Income Builder Daily Recap
U.S. equity markets remained under pressure Monday while benchmark interest rates plunged after regulators were forced to step-in to contain the fallout from the second and third-largest bank failures. Following its worst week since September 2022, the S&P 500 dipped another 0.2% today, while the Mid-Cap 400 and Small-Cap 600 were each lower by roughly 2%. The Dow declined 90 points. Real estate equities and other yield-sensitive industry groups rebounded following a punishing week as investors consider potential silver linings in the sharp plunge in benchmark interest rates. The Equity REIT Index advanced 1.3% today with all 14-of-18 property sectors in positive territory, while the Mortgage REIT Index declined 0.8%.
The turmoil from the collapse of Silicon Valley Bank and Silvergate Capital last week and Signature Bank over the weekend has prompted a rapid repricing in Federal Reserve rate hike expectations. Swaps markets now imply a Fed Funds rate of 4% by year-end, down from the 4.75% today. After climbing to the highest level since 2007 at 5.07% last week, the policy-sensitive 2-Year Treasury Yield traded below 4% on Monday, the sharpest three-day decline on record. The 10-Year Treasury Yield dipped to 3.54%, down from its highs of 4.09% last week while the US Dollar Index dipped nearly 1%. Six of the eleven GICS equity sectors were higher on the session, led to the upside by Real Estate (XLRE) and Utilities (XLE) stocks while Financials (XLF) stocks finished sharply-lower for a third-straight session.
Inflation, retail, and the U.S. housing market are in the spotlight in another jam-packed week of economic data in the week ahead. The main event comes on Tuesday with the Consumer Price Index for February, which investors and the Fed are hoping will show a cooling of inflationary pressures. The headline CPI is expected to moderate to a 6.0% year-over-year rate, while the Core CPI is expected to decelerate to 5.5%. As with recent months, the metric we're watching most closely is the CPI-ex-Shelter Index - which has been in deflationary territory over the past six months. Later in the week on Thursday, we'll see the Producer Price Index, which is expected to slow to similar signs of cooling. The headline PPI is expected to slow to a 5.5% year-over-year rate - down from the recent peak in March at 11.8%. We'll also see an important slate of housing market data with NAHB Homebuilder Sentiment data on Wednesday and Housing Starts and Building Permits data on Thursday, which have been closely correlated to changes in mortgage rates. On Wednesday, we'll also see Retail Sales data, which is also expected to show a decline in spending in February after a strong January.
Real Estate Daily Recap
Best & Worst Performance Today Across the REIT Sector
Today we published State of the REIT Nation on the Income Builder marketplace. Amid intensifying concerns over the potential fallout from several major tech-focused bank failures, this report examines high-level REIT fundamentals to chart the likely path forward for the real estate industry. Real estate equities have been slammed particularly hard over the past week as investors draw parallels to the early stages of the 2008 financial crisis when locked-up credit markets created a cascade of distress across the more highly-levered and credit-sensitive industry groups. Owing to the harsh lessons from the Great Financial Crisis, however, most REITs have been exceedingly conservative with their balance sheet and strategic decisions, ceding ground to higher-levered private-market players. It took several quarters, but private real estate markets are finally "catching up" to the reality of sharply higher interest rates, and the recent market turmoil may accelerate the distress that loomed over private-market firms and lenders that pushed leverage limits. Many well-capitalized REITs are equipped to "play offense" and take advantage of accretive long-term acquisition opportunities as private players seek an exit.
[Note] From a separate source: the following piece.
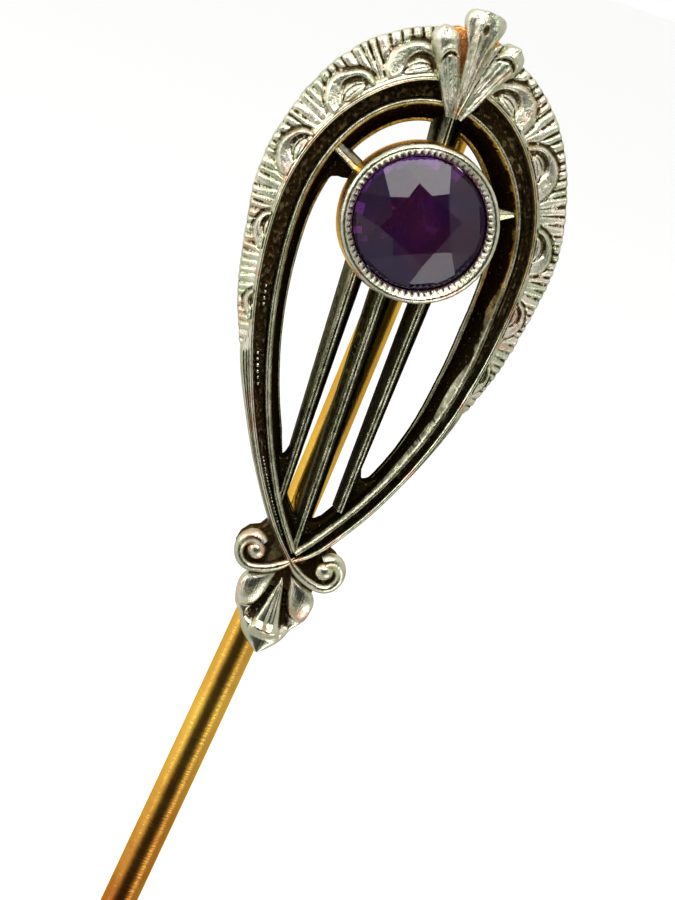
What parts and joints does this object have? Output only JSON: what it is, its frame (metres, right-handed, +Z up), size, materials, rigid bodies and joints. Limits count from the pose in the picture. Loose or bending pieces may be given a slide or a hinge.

Additional Headlines from The Daily REITBeat on Income Builder
- S&P lowered MPW's issuer credit rating to “BB” from “BB+” and lowered its issue-level rating on its senior unsecured notes to “BB+” from “BBB-“ with a stable outlook
- Fitch Ratings affirmed the “BBB” Long-Term Issuer Default Ratings for TRNO and its LLC plus revised its outlook to positive from stable
- Fitch Ratings announced plans to withdraw PEAK's ratings on or about April 10th, 2023 for commercial reasons and currently rates the Company’s Long-Term Issuer Default Rating at “BBB+” with a stable outlook
Mortgage REIT Daily Recap
Per the REIT Rankings Tracker available to Income Builder subscribers, mortgage REITs remained under pressure today with residential mREITs dipping 1.9% while commercial mREITs declined by 1.5%. However, the underlying Residential MBS ETF (MBB) and Commercial MBS ETF (CMBS) each gained over 1% for a second-straight session as tailwinds from lower benchmark interest rates have more-than-offset the widening of MBS spreads while underlying delinquency rates entered this turmoil at historically-low levels. Dynex Capital (DX) and AGNC Investment (AGNC) were among the leaders today after holding their dividends steady at current rates, while several of the more highly-levered mREITs lagged today, including Western Asset (WMC) and Angel Oak (AOMR).